Prompt: Records follow. Select each line holding "This".
----------
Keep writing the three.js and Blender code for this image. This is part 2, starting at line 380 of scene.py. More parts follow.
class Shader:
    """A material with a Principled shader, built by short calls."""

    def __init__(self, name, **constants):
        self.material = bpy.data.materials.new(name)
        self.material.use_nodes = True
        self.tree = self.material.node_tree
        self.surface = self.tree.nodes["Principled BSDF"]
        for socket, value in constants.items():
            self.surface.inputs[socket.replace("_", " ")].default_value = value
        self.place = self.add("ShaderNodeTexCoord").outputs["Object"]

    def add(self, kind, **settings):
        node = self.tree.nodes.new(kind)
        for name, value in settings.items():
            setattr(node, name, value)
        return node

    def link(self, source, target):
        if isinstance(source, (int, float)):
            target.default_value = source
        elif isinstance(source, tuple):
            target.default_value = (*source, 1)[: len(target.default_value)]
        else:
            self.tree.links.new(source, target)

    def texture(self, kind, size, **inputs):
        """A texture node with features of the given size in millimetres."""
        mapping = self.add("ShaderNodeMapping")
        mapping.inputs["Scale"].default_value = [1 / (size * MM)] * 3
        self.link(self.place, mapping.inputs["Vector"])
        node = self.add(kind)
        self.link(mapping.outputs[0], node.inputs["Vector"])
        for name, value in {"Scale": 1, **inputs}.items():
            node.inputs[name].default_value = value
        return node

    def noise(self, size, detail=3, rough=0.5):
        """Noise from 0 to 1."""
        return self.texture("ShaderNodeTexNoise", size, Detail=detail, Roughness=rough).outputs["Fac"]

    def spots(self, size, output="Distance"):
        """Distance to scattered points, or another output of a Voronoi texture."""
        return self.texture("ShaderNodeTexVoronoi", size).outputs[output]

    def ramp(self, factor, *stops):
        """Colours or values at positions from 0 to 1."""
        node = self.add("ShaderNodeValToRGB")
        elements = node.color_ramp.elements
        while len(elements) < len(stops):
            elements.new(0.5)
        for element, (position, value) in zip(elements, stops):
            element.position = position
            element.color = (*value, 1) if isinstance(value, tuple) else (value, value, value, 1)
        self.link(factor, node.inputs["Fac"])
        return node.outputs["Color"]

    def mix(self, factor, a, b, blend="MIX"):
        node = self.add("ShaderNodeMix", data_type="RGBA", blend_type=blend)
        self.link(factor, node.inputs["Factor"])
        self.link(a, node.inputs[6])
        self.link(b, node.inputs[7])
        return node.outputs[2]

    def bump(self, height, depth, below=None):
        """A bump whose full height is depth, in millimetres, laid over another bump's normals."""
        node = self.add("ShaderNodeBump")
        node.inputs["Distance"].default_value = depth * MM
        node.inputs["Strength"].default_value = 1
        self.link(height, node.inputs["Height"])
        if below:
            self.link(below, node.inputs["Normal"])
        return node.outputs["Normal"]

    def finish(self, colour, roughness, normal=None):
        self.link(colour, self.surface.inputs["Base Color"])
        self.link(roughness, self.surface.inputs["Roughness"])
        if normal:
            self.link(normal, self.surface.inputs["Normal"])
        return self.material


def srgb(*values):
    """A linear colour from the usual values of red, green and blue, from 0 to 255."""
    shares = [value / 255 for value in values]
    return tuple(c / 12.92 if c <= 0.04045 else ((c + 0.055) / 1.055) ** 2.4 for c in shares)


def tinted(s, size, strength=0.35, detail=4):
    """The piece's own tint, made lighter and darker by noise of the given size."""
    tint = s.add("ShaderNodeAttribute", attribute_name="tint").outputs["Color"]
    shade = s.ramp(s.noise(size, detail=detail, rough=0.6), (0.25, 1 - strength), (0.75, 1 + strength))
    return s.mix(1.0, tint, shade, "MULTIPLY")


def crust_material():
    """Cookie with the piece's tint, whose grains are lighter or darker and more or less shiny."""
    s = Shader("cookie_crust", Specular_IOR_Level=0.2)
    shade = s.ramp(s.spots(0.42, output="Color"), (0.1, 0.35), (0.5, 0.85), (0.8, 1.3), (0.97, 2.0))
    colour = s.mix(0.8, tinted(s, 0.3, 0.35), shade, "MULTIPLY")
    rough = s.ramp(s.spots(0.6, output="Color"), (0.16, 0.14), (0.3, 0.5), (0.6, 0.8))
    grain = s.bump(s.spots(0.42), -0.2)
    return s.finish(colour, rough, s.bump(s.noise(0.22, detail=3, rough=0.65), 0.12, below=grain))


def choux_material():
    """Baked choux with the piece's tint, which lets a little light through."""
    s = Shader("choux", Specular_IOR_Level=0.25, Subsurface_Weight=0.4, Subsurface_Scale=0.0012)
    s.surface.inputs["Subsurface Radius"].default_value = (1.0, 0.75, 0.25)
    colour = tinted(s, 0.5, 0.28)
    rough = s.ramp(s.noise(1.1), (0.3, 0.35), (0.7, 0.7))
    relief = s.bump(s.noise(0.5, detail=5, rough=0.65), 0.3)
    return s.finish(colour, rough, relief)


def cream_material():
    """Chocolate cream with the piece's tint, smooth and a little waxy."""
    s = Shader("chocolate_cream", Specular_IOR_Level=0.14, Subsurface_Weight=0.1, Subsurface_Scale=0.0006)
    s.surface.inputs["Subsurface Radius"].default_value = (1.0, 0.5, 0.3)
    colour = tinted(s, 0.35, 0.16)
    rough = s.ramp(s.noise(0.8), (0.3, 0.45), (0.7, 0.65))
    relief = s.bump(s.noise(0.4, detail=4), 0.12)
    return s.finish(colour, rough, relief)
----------
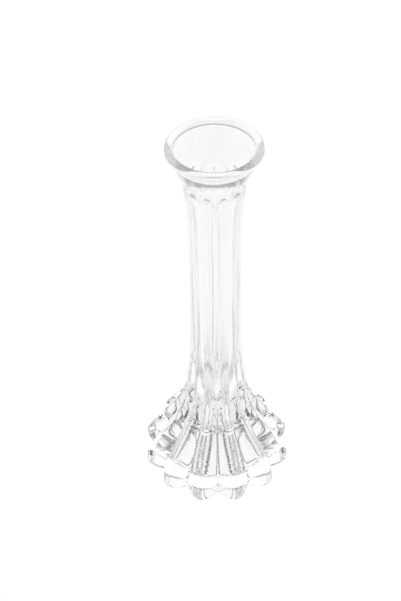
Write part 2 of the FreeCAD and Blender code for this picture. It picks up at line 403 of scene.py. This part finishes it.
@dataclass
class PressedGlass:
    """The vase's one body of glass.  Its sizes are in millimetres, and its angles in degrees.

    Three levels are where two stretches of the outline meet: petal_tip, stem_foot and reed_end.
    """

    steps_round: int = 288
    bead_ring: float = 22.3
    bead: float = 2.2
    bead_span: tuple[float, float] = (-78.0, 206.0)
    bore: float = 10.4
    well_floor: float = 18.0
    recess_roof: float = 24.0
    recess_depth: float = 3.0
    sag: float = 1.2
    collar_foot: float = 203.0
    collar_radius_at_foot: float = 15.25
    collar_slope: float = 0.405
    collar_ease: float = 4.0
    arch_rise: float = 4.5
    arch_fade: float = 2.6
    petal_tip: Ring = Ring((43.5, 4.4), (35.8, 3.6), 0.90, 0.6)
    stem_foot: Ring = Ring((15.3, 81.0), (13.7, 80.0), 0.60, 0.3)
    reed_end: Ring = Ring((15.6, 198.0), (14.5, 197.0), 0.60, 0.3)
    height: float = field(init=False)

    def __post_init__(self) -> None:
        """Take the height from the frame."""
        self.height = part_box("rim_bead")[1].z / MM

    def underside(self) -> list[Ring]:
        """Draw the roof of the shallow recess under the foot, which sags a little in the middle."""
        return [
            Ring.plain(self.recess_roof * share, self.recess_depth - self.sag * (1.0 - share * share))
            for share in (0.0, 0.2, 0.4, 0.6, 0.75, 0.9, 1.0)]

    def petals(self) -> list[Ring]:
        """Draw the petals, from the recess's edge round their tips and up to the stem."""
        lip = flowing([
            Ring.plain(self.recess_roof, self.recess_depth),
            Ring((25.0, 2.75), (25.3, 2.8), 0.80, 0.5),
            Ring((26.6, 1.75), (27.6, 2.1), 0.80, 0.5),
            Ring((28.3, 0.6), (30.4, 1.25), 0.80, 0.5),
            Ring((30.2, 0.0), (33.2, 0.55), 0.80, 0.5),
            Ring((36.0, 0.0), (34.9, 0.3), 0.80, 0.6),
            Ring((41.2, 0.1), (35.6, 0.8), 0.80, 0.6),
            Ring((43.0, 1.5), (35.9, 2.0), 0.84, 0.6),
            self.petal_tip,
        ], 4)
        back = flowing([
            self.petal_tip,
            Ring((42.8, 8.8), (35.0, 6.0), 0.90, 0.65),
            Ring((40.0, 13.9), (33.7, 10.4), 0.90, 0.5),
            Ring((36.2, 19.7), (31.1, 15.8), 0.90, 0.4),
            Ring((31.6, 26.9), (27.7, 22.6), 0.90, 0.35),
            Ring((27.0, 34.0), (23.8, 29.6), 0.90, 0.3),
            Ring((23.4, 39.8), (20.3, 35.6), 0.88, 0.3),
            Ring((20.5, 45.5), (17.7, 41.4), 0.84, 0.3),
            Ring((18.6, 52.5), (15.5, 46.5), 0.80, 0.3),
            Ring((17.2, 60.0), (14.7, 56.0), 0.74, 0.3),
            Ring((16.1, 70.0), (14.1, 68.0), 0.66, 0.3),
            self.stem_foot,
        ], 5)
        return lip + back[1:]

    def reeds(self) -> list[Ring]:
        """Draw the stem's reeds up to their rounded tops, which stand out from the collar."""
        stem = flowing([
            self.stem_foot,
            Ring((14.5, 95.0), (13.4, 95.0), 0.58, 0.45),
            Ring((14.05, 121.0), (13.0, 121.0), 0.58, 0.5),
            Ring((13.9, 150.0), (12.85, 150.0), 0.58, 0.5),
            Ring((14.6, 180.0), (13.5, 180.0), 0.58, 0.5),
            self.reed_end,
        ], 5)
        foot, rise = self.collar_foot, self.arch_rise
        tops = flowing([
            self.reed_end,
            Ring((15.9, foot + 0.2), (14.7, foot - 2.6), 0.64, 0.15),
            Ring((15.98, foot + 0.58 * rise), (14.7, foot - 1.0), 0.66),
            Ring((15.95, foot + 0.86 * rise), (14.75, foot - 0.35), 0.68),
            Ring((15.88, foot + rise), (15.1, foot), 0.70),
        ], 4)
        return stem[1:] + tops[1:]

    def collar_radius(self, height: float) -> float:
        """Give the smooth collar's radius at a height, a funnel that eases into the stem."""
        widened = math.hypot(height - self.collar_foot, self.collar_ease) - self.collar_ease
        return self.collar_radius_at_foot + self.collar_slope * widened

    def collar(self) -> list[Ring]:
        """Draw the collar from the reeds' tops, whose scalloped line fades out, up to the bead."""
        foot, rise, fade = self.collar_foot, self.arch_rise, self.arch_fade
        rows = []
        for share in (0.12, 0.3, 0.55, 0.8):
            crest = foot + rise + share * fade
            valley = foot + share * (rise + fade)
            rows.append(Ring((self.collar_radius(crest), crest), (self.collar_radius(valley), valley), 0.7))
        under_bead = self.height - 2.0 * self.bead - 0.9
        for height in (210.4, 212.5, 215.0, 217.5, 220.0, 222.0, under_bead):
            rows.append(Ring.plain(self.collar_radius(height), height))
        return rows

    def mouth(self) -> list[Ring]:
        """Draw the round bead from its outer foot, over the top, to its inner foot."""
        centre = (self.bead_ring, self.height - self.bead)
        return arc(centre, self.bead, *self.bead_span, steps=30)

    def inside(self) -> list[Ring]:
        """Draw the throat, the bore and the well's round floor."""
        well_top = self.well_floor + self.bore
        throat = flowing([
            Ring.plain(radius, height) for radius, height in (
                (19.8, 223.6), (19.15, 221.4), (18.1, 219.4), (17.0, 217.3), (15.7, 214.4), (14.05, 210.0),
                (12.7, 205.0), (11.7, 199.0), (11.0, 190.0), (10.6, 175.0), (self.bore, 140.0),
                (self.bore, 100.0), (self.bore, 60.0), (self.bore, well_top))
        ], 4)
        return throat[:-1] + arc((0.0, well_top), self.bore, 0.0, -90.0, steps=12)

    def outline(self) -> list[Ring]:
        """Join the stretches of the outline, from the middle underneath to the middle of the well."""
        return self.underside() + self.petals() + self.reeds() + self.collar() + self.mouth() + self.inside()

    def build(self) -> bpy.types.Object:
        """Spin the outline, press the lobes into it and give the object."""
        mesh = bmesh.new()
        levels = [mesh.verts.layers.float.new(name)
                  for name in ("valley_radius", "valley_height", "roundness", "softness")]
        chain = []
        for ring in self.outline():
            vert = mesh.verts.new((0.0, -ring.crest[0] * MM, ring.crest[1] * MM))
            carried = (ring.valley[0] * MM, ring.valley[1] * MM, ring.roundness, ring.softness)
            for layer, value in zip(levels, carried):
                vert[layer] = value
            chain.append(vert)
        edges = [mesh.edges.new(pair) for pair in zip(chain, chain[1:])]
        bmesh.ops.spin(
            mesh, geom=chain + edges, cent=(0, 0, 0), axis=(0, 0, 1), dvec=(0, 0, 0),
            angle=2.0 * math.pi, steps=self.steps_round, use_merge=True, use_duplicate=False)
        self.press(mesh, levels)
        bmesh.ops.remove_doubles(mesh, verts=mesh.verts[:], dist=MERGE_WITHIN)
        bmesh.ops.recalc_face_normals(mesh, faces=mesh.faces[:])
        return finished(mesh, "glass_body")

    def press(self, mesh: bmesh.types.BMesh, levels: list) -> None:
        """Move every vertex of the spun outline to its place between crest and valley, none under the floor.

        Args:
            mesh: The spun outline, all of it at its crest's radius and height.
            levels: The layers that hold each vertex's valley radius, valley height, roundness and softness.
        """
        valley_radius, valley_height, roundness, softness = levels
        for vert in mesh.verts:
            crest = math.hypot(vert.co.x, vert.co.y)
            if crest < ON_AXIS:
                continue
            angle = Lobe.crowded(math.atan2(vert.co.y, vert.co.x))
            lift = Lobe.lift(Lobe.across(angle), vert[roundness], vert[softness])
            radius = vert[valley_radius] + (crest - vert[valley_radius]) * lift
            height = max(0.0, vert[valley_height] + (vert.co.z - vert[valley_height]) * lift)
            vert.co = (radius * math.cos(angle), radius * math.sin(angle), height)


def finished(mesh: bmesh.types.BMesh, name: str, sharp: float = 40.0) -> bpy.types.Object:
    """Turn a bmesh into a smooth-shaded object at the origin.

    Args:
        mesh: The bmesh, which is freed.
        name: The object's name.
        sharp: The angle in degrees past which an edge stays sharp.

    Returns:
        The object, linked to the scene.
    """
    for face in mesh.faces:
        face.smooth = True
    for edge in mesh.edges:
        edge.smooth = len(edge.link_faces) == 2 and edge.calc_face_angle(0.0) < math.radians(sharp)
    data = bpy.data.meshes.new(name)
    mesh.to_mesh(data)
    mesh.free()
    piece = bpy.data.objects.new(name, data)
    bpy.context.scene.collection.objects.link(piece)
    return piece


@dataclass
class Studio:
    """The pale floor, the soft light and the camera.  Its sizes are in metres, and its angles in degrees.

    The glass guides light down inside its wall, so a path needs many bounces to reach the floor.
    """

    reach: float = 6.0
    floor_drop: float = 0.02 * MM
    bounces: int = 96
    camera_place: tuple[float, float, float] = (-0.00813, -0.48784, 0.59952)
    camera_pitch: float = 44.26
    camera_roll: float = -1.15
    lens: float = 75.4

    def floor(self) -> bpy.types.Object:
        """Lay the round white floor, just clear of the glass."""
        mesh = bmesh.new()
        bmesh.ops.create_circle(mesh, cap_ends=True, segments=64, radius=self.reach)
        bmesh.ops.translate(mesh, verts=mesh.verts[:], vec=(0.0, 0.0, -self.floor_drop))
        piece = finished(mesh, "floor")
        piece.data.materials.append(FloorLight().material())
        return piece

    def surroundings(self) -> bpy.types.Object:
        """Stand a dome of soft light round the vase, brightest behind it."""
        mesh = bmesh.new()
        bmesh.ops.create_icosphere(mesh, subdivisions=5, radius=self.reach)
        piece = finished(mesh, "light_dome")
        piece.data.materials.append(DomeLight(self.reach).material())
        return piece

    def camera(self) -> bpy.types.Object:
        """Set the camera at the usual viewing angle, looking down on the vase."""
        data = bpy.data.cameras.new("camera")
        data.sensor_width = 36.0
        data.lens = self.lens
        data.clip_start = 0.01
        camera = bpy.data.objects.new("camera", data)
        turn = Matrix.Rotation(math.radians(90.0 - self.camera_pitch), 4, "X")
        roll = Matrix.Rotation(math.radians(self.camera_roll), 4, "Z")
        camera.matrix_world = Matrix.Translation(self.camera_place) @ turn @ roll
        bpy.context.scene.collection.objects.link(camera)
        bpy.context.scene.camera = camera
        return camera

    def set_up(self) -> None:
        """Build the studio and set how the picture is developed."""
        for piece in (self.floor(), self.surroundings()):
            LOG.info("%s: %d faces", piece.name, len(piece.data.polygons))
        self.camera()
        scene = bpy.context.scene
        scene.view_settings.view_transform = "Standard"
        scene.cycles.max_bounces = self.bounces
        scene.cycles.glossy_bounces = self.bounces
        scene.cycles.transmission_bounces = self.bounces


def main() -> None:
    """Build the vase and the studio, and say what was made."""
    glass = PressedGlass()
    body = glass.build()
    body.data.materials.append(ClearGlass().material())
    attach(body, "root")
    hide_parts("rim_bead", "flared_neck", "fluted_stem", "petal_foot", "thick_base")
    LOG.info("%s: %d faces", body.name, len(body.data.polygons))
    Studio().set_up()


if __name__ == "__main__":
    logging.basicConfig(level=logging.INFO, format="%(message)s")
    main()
----------
Full answer:
Keep writing the three.js and Blender code for this image. This is part 2, starting at line 380 of scene.py. More parts follow.
Write part 2 of the FreeCAD and Blender code for this picture. It picks up at line 403 of scene.py. This part finishes it.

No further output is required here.